Attaching package: 'MASS'

The following object is masked from 'package:dplyr':

    select
library("scales") # for breaks_pretty()

Attaching package: 'scales'

The following object is masked from 'package:purrr':

    discard

The following object is masked from 'package:readr':

    col_factor
# Set seed to figures are not regenerated
set.seed(20240229)

22.1 Discrete distributions

Discrete distributions have a finite or countably infinite (countable) support.

22.1.1 Binomial

A binomial random variable is a model for the number of successes \(Y\) out of some number of attempts \(n > 0\) (integer) where each attempt is independent and each has the same probability of success \(0 < p < 1\). Independent means that the results of previous attempts does not change the probability of the current attempt.
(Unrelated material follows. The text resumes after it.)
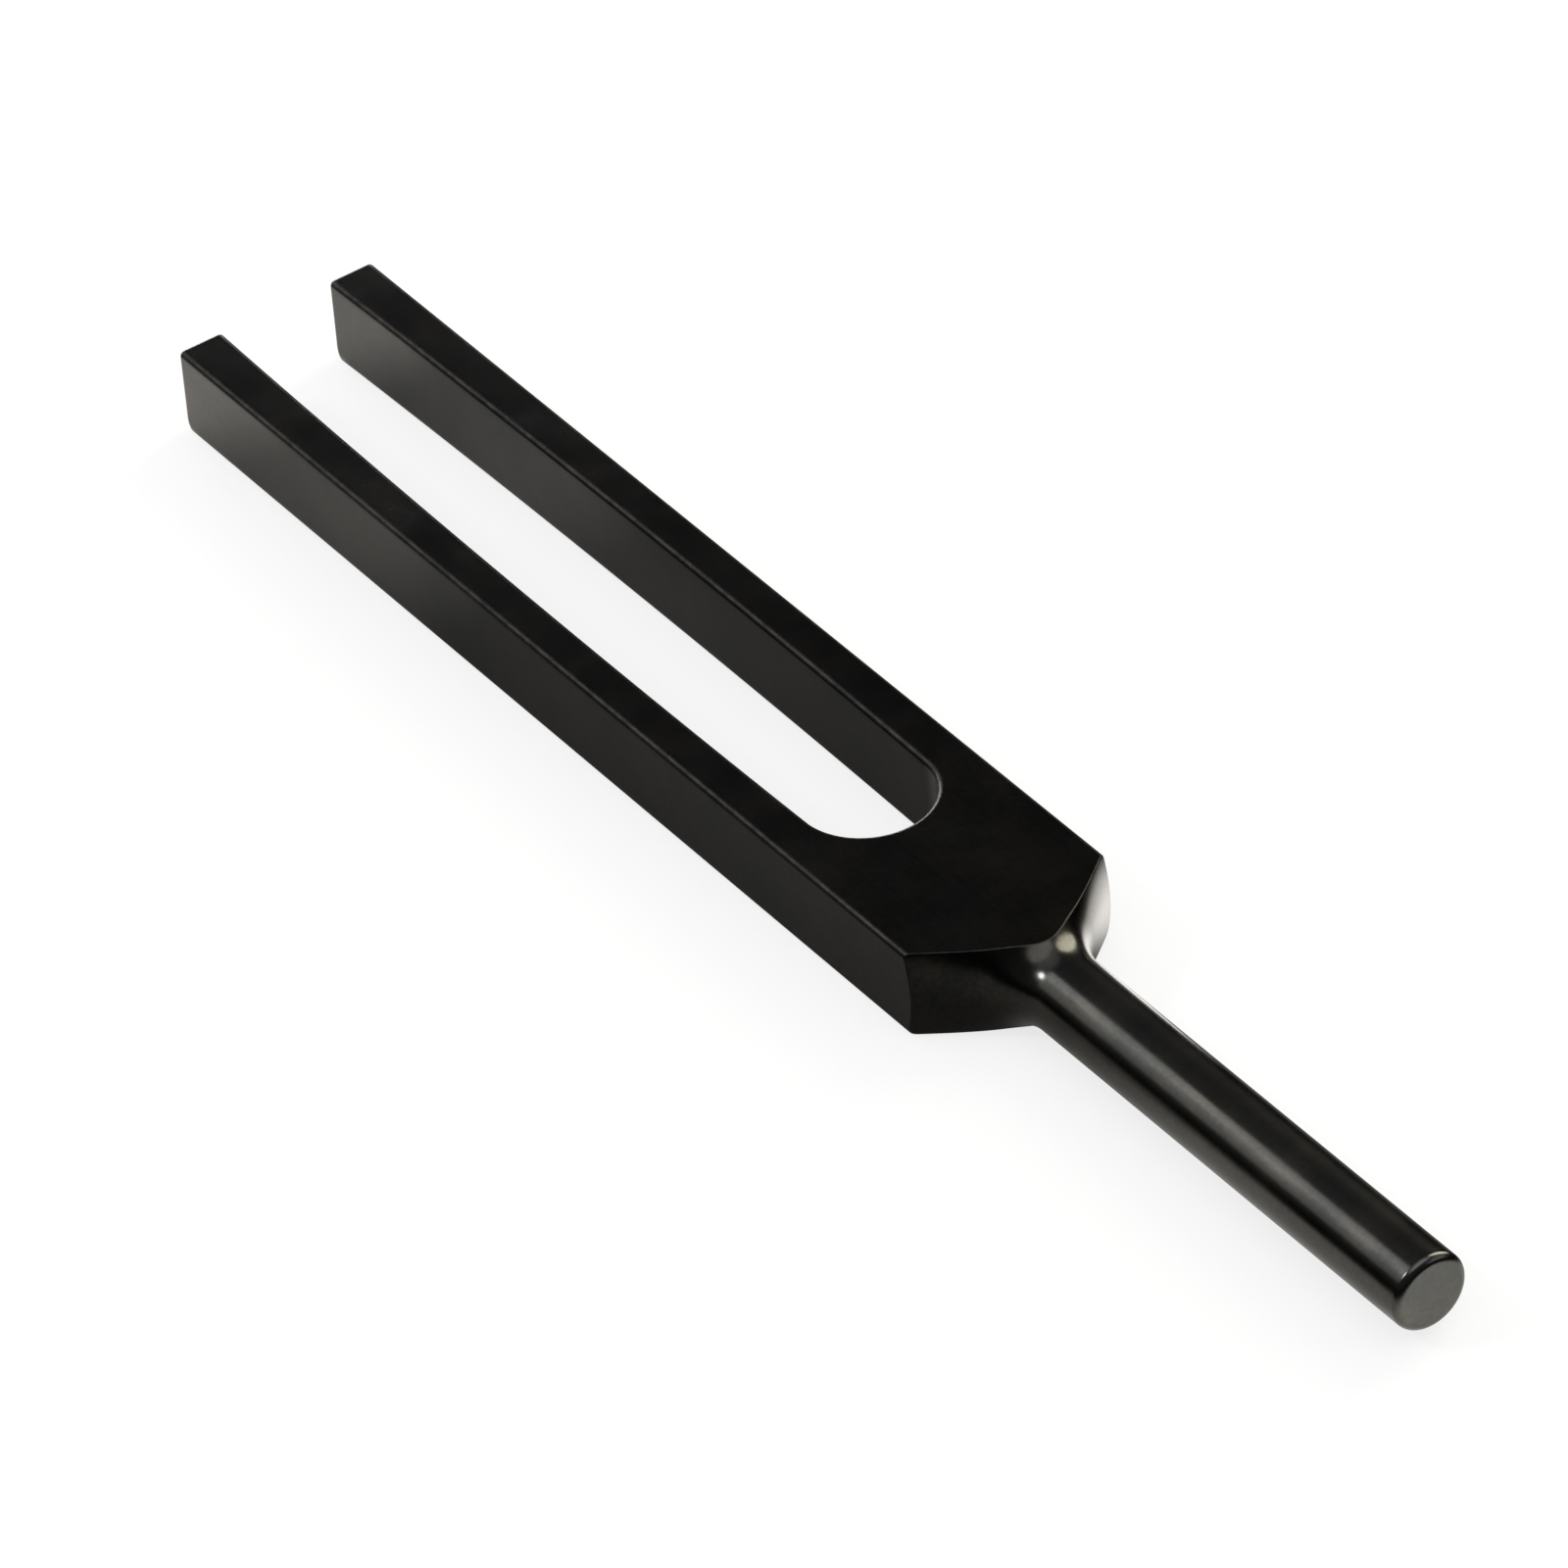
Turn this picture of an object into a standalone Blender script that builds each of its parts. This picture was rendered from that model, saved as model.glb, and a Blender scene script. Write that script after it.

To denote a binomial random variable, we write \(Y \sim Bin(n,p)\). The image of a binomial random variable are the integers from \(0\) up to \(n\).

# Y ~ Bin(10, 1/3)
n <- 10
p <- 1/3

22.1.1.1 Moments

The expected value (or mean) of a random variable is the average value over an infinite number of realizations of the random variable. For a binomial random variable, expected value is \(E[Y] = np\).

# Binomial mean
n*p
[1] 3.333333

The variance of a random variable is the average squared deviation of the random variable from its mean. For a binomial random variable, the variance is \(Var[Y] = np(1-p)\).

# Binomial variance
n*p*(1-p)
[1] 2.222222

While the variance is mathematically convenient, e.g. the variance of the sum of two independent random variables is the sum of the variances, the variance is not easily interpreted since the units are squared. Thus, we will often calculate the standard deviation, which is the square root of the variance, instead.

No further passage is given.